In 2013 Durham police investigated 23 personal injury accidents involving motorcycles, four of them fatal. In 2014 there were 32 personal injury motorcycle incidents, and one dirt bike rider was killed, Durham police said.
It’s already been a deadly season beyond Durham, as well. On Monday, June 22, a 61-year-old man died when his bike collided with a car near the town of Essex, Ontario. Meanwhile, the Special Investigations Unit is probing the death of a 34-year-old motorcycle rider who crashed while fleeing from police early Sunday, June 21, in Alliston.
So far this season the OPP have investigated motorcycle 11 fatalities, Sergeant Kerry Schmidt noted.

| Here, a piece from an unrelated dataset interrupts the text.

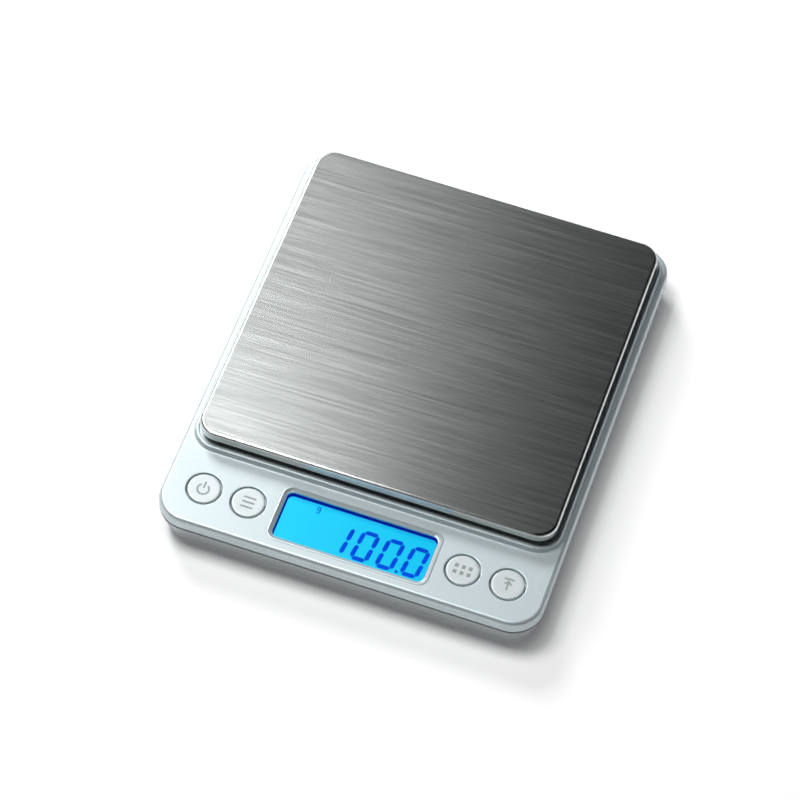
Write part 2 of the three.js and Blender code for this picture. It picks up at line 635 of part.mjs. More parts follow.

“Seven of the 11 were classified as (the motorcyclist) driving properly at the time,” he said. “That leads you to believe another vehicle played a role in the incident.
“It’s the motorcyclist who pays the price” when collisions occur, he said.
Last year the OPP investigated 32 motorcyle-related fatalities, Sgt. Schmidt said.
These incidents, combined with the death of a 29-year-old Oshawa e-bike rider June 12 in Pickering, are troubling indicators of what can happen when roadways become busier in the summer months, Sgt. Courneyea said.
“It’s the responsibility of both the motorcycle riders as well as other motorists,” he said. “We’re imploring everyone to look out not just for motorcycles, but also cyclists and pedestrians. Take that extra second, and look around.”
Much of the onus falls on motorcycle riders, as many accidents are chalked up to “operator error”, Sgt. Courneyea said.
A study of motorcycle fatalities by OPP released last summer revealed that speed and loss of control are the leading factors in the incidents. The study also dispelled myths surrounding motorcycle accidents: it’s not predominantly young, inexperienced riders getting into trouble in unfavourable conditions.
The OPP found that of the 175 motorcyclists killed between 2008 and 2014, just 16 were under the age of 25; almost half the victims were between 45 and 64, the research found. And collisions most often occurred between noon and 6 p.m., on favourable road conditions.
Even when motorcyclists are driving properly, they’re obviously at greater risk of injury or death when involved in a collision with a vehicle, police acknowledge. That’s why it’s incumbent on riders to operate their bikes safely and avoid drugs and alcohol.
“You want all your senses at 100 per cent,” Sgt. Courneyea said. “(Riders) are operating a vehicle that puts them at greater risk at all times.”